Object modeling scripts:
..............................
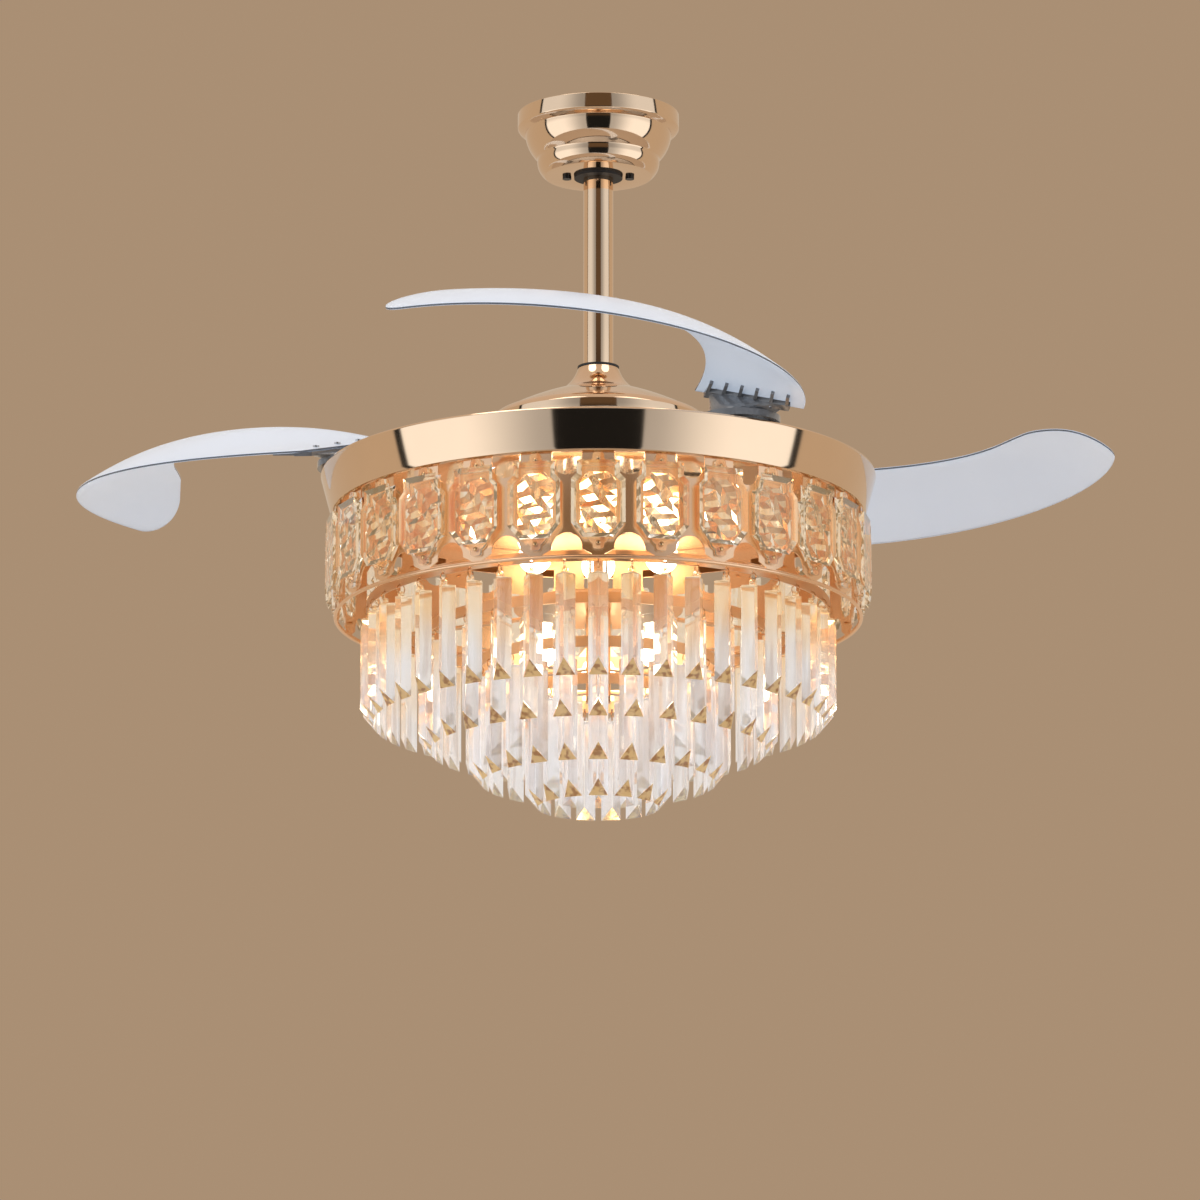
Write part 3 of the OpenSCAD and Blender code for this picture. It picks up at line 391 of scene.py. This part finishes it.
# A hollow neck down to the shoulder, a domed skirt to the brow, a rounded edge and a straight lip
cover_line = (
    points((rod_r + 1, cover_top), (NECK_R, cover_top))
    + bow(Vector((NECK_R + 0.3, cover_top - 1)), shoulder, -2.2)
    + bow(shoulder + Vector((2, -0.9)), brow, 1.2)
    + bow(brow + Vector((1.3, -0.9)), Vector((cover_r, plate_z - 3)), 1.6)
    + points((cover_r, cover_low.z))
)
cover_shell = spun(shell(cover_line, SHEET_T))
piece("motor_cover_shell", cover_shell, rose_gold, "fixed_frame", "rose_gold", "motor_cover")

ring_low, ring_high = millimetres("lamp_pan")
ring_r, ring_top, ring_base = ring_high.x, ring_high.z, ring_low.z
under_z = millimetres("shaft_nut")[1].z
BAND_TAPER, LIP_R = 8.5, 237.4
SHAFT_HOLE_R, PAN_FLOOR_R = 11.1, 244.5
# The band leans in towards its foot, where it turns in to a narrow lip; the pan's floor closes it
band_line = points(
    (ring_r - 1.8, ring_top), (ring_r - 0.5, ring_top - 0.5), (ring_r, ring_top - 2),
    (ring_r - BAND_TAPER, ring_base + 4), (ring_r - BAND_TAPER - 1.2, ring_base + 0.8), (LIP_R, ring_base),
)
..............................
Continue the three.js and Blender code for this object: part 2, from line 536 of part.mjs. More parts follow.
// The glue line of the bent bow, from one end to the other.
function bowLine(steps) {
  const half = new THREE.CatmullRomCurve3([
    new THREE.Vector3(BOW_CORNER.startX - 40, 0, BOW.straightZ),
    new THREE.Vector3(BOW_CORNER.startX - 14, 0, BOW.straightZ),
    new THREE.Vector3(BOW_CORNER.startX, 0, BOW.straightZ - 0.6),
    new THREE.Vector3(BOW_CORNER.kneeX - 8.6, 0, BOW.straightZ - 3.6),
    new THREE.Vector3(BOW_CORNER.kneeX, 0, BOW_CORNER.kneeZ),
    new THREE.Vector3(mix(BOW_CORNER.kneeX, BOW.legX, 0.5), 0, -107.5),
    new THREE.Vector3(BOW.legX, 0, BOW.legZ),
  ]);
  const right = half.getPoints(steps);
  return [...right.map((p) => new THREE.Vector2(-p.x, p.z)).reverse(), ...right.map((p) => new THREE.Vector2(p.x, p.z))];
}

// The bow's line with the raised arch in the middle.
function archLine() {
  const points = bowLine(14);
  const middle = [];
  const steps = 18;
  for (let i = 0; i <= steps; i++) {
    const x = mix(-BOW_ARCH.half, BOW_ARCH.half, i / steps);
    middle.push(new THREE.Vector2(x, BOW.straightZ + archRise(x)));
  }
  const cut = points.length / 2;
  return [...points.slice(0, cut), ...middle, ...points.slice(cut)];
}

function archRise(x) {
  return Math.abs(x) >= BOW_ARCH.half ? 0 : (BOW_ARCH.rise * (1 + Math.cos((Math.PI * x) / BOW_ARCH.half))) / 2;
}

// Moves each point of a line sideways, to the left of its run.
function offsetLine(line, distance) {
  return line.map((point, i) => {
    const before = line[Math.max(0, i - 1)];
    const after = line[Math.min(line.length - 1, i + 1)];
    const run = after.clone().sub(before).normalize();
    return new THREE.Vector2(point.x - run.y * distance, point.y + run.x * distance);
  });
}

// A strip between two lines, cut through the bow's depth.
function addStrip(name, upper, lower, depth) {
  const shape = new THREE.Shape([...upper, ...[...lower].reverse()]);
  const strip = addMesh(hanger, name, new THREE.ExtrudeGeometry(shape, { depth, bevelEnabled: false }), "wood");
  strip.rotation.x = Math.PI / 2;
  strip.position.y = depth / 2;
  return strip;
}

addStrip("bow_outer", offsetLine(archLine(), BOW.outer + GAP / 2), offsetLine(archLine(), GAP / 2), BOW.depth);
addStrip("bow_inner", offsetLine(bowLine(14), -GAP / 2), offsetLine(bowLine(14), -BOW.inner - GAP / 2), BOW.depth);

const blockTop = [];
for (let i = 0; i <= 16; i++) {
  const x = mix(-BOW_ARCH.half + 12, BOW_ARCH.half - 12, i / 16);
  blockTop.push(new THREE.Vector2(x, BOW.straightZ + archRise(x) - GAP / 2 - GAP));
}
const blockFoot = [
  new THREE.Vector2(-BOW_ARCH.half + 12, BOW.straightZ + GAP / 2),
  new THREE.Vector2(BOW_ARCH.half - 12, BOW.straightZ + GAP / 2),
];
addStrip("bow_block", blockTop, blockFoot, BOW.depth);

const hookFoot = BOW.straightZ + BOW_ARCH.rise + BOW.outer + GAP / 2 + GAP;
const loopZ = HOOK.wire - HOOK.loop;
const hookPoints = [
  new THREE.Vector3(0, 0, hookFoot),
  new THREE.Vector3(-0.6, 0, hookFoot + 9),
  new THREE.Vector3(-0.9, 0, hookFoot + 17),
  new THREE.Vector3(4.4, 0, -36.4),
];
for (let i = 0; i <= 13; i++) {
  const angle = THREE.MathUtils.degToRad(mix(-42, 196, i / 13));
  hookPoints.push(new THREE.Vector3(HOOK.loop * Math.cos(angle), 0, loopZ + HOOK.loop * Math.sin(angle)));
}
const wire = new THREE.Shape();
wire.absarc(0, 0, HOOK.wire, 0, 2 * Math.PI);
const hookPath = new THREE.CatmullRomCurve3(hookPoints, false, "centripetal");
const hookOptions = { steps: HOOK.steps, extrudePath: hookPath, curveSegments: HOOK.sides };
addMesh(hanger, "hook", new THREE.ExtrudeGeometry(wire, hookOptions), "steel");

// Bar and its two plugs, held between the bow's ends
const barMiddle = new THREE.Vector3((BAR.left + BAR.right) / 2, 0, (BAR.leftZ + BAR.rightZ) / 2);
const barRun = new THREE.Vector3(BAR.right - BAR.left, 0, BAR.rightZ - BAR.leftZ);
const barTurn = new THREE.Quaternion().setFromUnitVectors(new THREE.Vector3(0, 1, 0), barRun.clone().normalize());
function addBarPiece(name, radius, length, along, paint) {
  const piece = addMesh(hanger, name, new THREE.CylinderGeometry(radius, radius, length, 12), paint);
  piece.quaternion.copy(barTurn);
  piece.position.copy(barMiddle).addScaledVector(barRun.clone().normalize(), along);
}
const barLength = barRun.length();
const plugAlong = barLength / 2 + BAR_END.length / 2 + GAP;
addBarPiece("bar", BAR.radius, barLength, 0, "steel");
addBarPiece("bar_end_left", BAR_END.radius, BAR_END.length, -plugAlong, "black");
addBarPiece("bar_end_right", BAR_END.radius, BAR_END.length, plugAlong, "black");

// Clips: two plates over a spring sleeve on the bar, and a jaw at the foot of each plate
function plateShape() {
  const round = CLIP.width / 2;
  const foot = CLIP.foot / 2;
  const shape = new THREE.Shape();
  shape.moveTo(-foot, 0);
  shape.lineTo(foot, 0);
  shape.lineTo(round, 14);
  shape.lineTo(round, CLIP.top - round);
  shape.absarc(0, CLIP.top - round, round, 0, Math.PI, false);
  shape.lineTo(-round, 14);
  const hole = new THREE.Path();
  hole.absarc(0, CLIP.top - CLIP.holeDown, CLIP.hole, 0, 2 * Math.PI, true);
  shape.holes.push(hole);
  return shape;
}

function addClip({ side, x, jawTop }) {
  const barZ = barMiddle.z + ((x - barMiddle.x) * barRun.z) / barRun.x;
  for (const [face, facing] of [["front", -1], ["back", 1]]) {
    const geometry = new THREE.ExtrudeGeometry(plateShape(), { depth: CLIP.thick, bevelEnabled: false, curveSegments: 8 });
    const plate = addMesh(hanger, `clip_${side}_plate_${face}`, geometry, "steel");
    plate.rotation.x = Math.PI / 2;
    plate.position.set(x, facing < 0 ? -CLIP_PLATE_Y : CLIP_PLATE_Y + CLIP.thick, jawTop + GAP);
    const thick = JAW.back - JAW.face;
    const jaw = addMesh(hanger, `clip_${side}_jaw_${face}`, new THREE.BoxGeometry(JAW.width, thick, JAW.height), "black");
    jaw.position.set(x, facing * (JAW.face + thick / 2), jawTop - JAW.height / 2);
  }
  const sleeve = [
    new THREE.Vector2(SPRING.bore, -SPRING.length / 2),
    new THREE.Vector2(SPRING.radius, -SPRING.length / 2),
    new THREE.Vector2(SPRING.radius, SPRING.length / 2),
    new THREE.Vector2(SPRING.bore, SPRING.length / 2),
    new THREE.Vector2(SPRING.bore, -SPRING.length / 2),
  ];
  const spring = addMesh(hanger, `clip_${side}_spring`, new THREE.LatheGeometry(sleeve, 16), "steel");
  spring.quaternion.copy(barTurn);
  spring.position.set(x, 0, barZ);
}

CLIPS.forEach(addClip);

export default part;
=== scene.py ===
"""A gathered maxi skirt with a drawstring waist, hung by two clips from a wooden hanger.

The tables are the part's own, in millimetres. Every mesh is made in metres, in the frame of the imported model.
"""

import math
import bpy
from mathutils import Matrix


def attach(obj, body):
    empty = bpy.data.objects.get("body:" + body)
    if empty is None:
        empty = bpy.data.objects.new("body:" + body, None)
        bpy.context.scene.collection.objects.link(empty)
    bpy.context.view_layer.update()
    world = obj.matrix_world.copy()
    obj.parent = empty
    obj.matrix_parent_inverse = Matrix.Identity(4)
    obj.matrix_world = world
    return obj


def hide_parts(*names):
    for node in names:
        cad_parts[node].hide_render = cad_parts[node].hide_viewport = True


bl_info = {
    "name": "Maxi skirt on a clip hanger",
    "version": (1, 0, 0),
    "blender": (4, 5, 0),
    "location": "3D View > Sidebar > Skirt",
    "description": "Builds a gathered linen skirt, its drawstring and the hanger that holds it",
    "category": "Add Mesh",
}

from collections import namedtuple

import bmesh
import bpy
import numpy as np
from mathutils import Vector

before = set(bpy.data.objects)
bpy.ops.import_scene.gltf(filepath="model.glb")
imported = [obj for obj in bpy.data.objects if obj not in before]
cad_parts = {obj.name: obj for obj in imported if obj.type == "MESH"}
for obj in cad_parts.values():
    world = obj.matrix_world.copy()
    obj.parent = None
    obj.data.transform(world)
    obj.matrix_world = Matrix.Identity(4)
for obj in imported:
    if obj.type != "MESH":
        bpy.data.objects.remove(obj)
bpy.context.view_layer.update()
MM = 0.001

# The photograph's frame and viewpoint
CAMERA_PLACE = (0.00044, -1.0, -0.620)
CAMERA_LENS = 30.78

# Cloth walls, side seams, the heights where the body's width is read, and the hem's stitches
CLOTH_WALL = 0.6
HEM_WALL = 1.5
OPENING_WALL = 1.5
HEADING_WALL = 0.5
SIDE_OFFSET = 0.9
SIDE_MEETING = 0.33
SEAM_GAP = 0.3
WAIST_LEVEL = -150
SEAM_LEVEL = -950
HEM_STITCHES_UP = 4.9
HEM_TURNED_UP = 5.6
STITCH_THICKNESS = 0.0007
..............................
◆ **What you have to do**: Set down, exactly and alone, the run of lines from the line that has "spring.quaternion.copy(barTurn);" to the line that has "CAMERA_LENS = 30.78".

◆ **Solution to this exercise**:
  spring.quaternion.copy(barTurn);
  spring.position.set(x, 0, barZ);
}

CLIPS.forEach(addClip);

export default part;
=== scene.py ===
"""A gathered maxi skirt with a drawstring waist, hung by two clips from a wooden hanger.

The tables are the part's own, in millimetres. Every mesh is made in metres, in the frame of the imported model.
"""

import math
import bpy
from mathutils import Matrix


def attach(obj, body):
    empty = bpy.data.objects.get("body:" + body)
    if empty is None:
        empty = bpy.data.objects.new("body:" + body, None)
        bpy.context.scene.collection.objects.link(empty)
    bpy.context.view_layer.update()
    world = obj.matrix_world.copy()
    obj.parent = empty
    obj.matrix_parent_inverse = Matrix.Identity(4)
    obj.matrix_world = world
    return obj


def hide_parts(*names):
    for node in names:
        cad_parts[node].hide_render = cad_parts[node].hide_viewport = True


bl_info = {
    "name": "Maxi skirt on a clip hanger",
    "version": (1, 0, 0),
    "blender": (4, 5, 0),
    "location": "3D View > Sidebar > Skirt",
    "description": "Builds a gathered linen skirt, its drawstring and the hanger that holds it",
    "category": "Add Mesh",
}

from collections import namedtuple

import bmesh
import bpy
import numpy as np
from mathutils import Vector

before = set(bpy.data.objects)
bpy.ops.import_scene.gltf(filepath="model.glb")
imported = [obj for obj in bpy.data.objects if obj not in before]
cad_parts = {obj.name: obj for obj in imported if obj.type == "MESH"}
for obj in cad_parts.values():
    world = obj.matrix_world.copy()
    obj.parent = None
    obj.data.transform(world)
    obj.matrix_world = Matrix.Identity(4)
for obj in imported:
    if obj.type != "MESH":
        bpy.data.objects.remove(obj)
bpy.context.view_layer.update()
MM = 0.001

# The photograph's frame and viewpoint
CAMERA_PLACE = (0.00044, -1.0, -0.620)
CAMERA_LENS = 30.78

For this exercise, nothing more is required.